Unlike some timing interfaces, tick_count is guaranteed to be safe to use
across 
threads. It is valid to subtract tick_count values that were created by
different 
threads. A tick_count difference can be converted to seconds.
The resolution of tick_count corresponds to the highest resolution timing
service on 
the platform that is valid across threads in the same process. Since the CPU
timer 
registers are not valid across threads on some platforms, this means that
the 
resolution of tick_count can not be guaranteed to be consistent across
platforms. 

I'd be interested to see whether this works for you.

Chad

On 5/28/09 8:31 AM, "Rush Manbert" <ru...@manbert.com> wrote:

> Hi Chad,
> 
> It uses QueryPerformanceCounter on Windows. I'm going to go back and
> test my QPF code again. It's possible (oh so remotely possible ;-)
> that I screwed something up.
> 
> Best regards,
> Rush
> 
> On May 27, 2009, at 4:06 PM, Chad Walters wrote:
> <snip>
>> 
>> 2.  Did you look at Intel's Threading Building Blocks tick_count
>> implementation?
>> 
> 

Re: Windows Timers - Seeking opinions

[Rush Manbert <ru...@manbert.com>]

Hi Chad,

It uses QueryPerformanceCounter on Windows. I'm going to go back and  
test my QPF code again. It's possible (oh so remotely possible ;-)  
that I screwed something up.

Best regards,
Rush

On May 27, 2009, at 4:06 PM, Chad Walters wrote:
<snip>
>
> 2.  Did you look at Intel's Threading Building Blocks tick_count  
> implementation?
>

Re: Windows Timers - Seeking opinions

[Chad Walters <Ch...@microsoft.com>]

Rush,

Not an area of expertise for me but I had a couple questions:


 1.  What problems were there using the Boost timer library?
 2.  Did you look at Intel's Threading Building Blocks tick_count implementation?

Chad

On 5/27/09 8:14 AM, "Rush Manbert" <ru...@manbert.com> wrote:

Hi all,

I have moved my Boostified Thrift C++ library code to my Windows XP
box and I now have the concurrency test running. It's slow as
anything, but I'm hoping that's because it's a 5 year old single CPU
Athlon 64. I know my new code is as fast as the current library on the
Mac.

It turned out that one of the biggest headaches in Windows was the
system timer. I read a lot of Internet posts and went through three
implementations before getting one that  is acceptable. There are,
however, tradeoffs and I was hoping that interested and knowledgeable
parties here might offer some opinions/insight.

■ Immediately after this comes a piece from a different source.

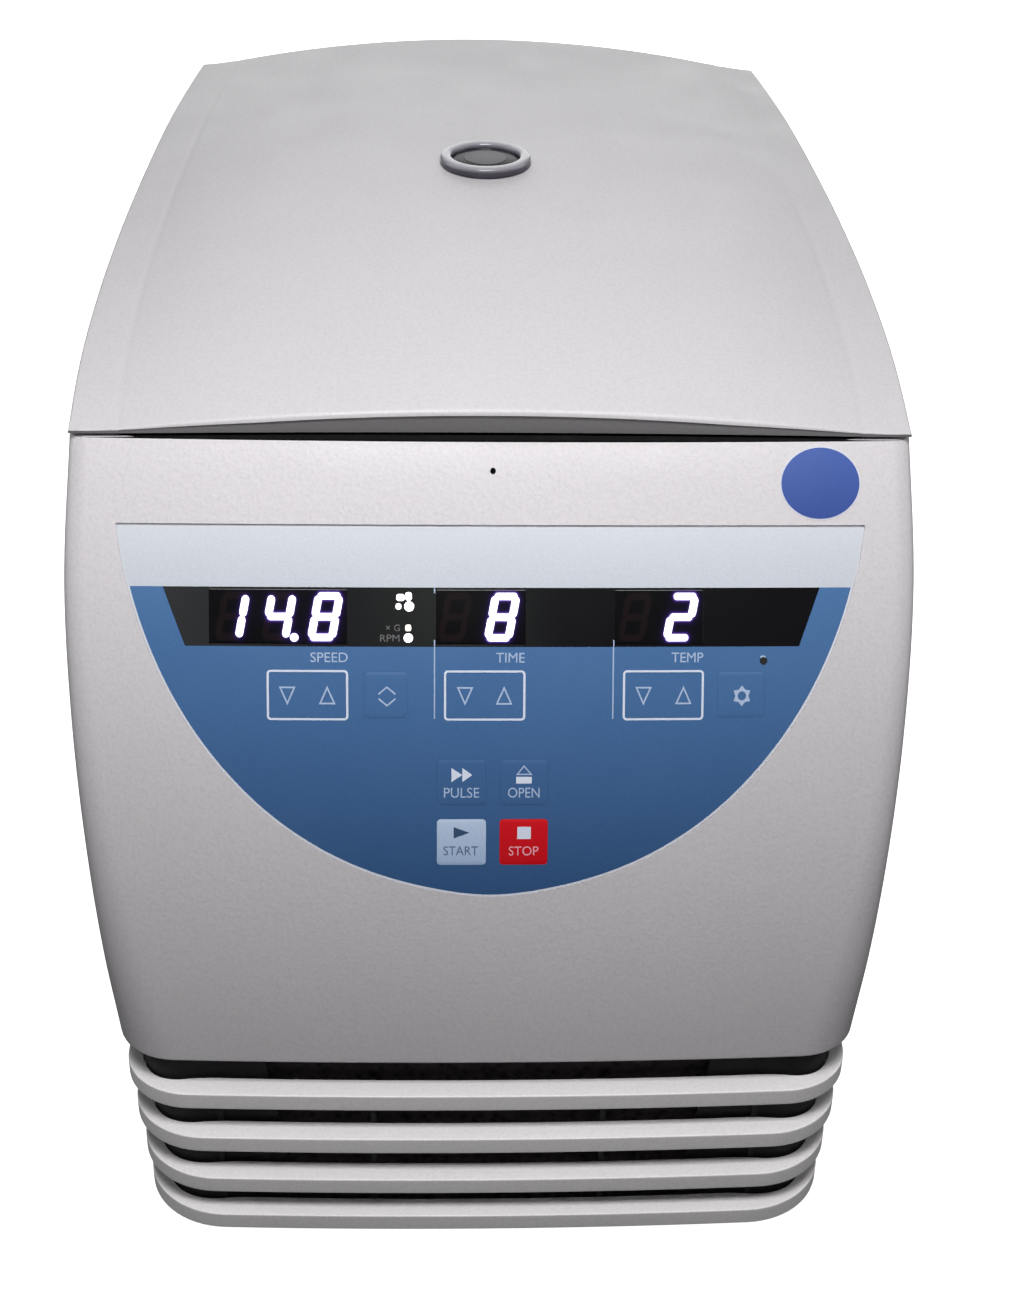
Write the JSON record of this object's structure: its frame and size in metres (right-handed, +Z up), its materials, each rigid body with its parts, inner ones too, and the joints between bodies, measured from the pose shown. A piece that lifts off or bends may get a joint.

The Windows system timer is just basically crappy. The millisecond
epoch time clock provided by the C runtime library really updates at
about 60 hz, and they just change it to whatever the current
millisecond count should be. And when the system gets busy (lots of
threads) the update becomes very haphazard.

The highest precision timer is the performance counter, which runs at
some frequency that is subdivided off the CPU clock or a peripheral
clack. On my system it runs at about 3.5 Megahertz, so it's plenty
fast. But it has its own problems. From what I have read, it can slow
down because of power save modes on the computers, and each core in a
multi core machine has its own counter. This means that if your
process gets moved between cores, the timer reading can change, and it
can possibly appear to go backward. I believe we could get around that
by remembering the last time value that was returned, and just not
letting time go backward. For the purposes of Thrift, I think that
would work. I don't know how to handle it if the timer can really slow
down, though.

The last one that I tried, after reading about the nasties in the
performance counter, is timeGetTime(). This gives the count of
milliseconds since Windows was started. As long as you calibrate it
against the epoch time on the first access (same thing has to be done
if you use the performance counter), it seems to give good results
with millisecond accuracy. However, in order to use it you must link
against Winmm.lib/dll. This appears to be a safe choice, as the dll is
supplied with all Windows systems.

So at this point, I'm planning to go with timeGetTime(), making it a
requirement that all Windows apps that use Thrift be linked against
Winmm.dll. Do I hear any well reasoned objections or alternatives?

Thanks,
Rush